Mongabay.co.id

Menyoal Pengelolaan Sumberdaya Alam dan Perlndungan Masyarakat Marjinal dalam RUU Cipta Kerja

Pembahasan Rancangan Undang-Undang (RUU) Cipta Kerja terus dikebut. Padahal, penolakan dari berbagai kalangan terhadap RUU yang disusun menggunakan konsep Omnibus Law tersebut terus berdatangan. Penolakan tersebut bukan tanpa alasan. Dilihat dari segi proses, pembahasan beleid ini jauh dari kata ideal karena dilangsungkan di tengah seruan dan kebijakan pembatasan jarak (physical distancing).

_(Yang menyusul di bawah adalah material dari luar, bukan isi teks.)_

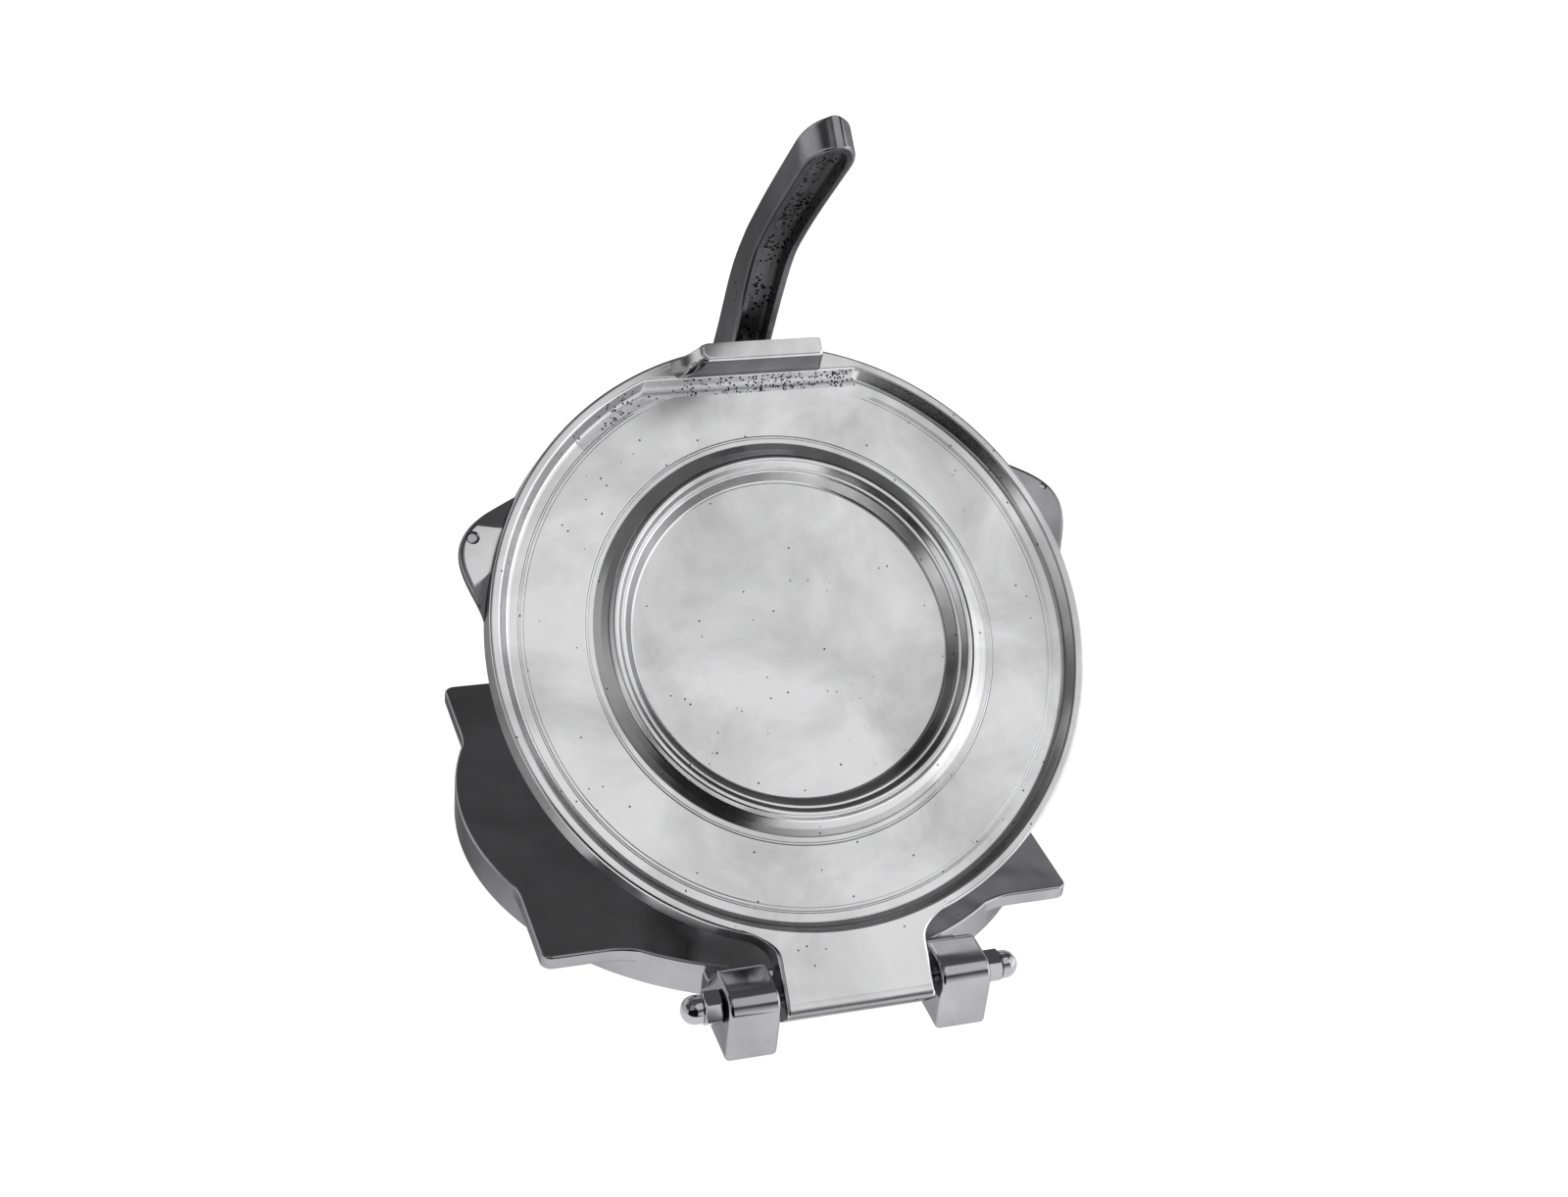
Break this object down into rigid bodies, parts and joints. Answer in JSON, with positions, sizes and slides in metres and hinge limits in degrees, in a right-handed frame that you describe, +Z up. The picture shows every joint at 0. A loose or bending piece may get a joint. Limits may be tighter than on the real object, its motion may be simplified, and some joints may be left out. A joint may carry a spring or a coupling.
{
  "type": "tortilla press",
  "caption": "Hand press of cast aluminium: a round base, a hinged round top plate with a raised rim and ring, and a long bent lever pivoted behind it.",
  "frame": {"origin": "on the table, under the middle of the overall length and width", "axes": "+Z up; +Y from the plate's hinge towards the lever's pivot; +X to the right as seen from the hinge"},
  "size_m": [0.209, 0.26, 0.2633],
  "materials": {
    "base_casting": "polished casting",
    "plate_casting": "polished casting",
    "lever_casting": "ground and polished casting",
    "fasteners": "bright plated"
  },
  "bodies": {
    "base": {"base_plate": "base_casting", "hinge_rod": "fasteners", "hinge_nut_left": "fasteners", "hinge_nut_right": "fasteners", "lever_rod": "fasteners", "lever_nut_left": "fasteners", "lever_nut_right": "fasteners"},
    "plate": {"top_plate": "plate_casting"},
    "handle": {"lever": "lever_casting"}
  },
  "joints": [
    {"name": "lever_pivot", "type": "hinge", "parent": "base", "child": "handle", "pos_m": [0.003, 0.1078, 0.021], "axis": [-1, 0, 0], "range_deg": [0, 80]},
    {"name": "plate_hinge", "type": "hinge", "parent": "base", "child": "plate", "pos_m": [0, -0.1202, 0.015], "axis": [1, 0, 0], "range_deg": [-42.3, 0]}
  ],
  "couplings": [
    {"joint": "plate_hinge", "follows": "lever_pivot", "ratio": -0.52875}
  ]
}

Sementara dalam proses penyusunan yang dilakukan pemerintah sebelumnya, perancang sama sekali tidak membuka ruang partisipasi publik sehingga menjadikan RUU yang diperuntukkan untuk menggenjot pertumbuhan ekonomi dan investasi ini sangat ekslusif yang hanya dapat diakses oleh kalangan elit.

Dari sisi subtansi, RUU tersebut memiliki banyak masalah. Termasuk dalam pengelolaan Sumber Daya Alam yang tidak sejalan dengan perlindungan lingkungan hidup dan perlindungan masyarakat marjinal.

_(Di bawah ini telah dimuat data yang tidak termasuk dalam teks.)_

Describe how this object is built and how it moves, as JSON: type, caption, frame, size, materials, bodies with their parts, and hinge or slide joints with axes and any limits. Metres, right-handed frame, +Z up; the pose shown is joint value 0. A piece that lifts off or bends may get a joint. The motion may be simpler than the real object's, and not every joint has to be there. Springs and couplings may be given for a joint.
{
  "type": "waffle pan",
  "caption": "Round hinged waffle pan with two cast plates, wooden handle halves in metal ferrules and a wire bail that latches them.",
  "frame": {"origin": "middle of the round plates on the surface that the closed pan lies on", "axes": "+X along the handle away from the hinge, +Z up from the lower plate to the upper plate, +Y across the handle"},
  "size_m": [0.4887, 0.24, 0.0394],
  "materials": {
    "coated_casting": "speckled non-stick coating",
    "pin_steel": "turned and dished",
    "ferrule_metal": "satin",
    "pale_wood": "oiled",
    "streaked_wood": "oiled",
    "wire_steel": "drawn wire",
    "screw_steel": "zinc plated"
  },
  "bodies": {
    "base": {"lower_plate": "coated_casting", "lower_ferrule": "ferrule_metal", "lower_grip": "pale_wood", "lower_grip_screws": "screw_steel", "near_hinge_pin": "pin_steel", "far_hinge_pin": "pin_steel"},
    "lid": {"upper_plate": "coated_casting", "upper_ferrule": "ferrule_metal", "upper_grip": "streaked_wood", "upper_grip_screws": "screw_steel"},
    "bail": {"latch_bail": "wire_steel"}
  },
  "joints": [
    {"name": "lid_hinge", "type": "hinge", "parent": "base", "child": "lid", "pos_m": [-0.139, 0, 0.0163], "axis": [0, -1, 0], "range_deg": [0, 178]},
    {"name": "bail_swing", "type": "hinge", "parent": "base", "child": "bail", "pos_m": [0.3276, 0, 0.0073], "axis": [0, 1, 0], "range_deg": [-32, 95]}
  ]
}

Dalam pengelolaan sumber daya alam (SDA), RUU ini akan merevisi banyak Undang-Undang. Diantaranya, RUU Cipta Kerja akan merevisi sejumlah undang-undang, yakni UU Nomor 32 Tahun 2009 tentang Perlindungan dan Pengelolaan Lingkungan Hidup, UU Nomor 39 Tahun 2014 tentang Perkebunan, UU Nomor 4 Tahun 2009 tentang Pertambangan Mineral dan Batubara.

Juga, UU Nomor 22 Tahun 2001 tentang Minyak dan Gas Bumi, UU Nomor 21 Tahun 2014 tentang Panas Bumi, UU Nomor 30 Tahun 2009 tentang Ketenagalistrikan, UU Nomor 31 Tahun 2004 tentang Perikanan, UU Nomor 41 Tahun 1999 tentang Kehutanan, dan UU Nomor 18 Tahun 2013 tentang Pencegahan dan Pemberantasan Perusakan Hutan.

Baca juga: RUU Cipta Kerja Dinilai Ancam Masyarakat dan Lingkungan, Apa Kata Mereka?

 

Lahan dan sumberdaya hutan akan semakin gencar menjadi obyek investasi saat RUU Cipta Kerja disetujui menjadi UU. Foto: Ridzki R Sigit/Mongabay Indonesia

 

Rezim Perizinan

RUU Cipta Kerja menghendaki seluruh proses perizinan dikendalikan oleh pusat. Baik dalam pengelolaan SDA yang ada di darat, maupun dilaut.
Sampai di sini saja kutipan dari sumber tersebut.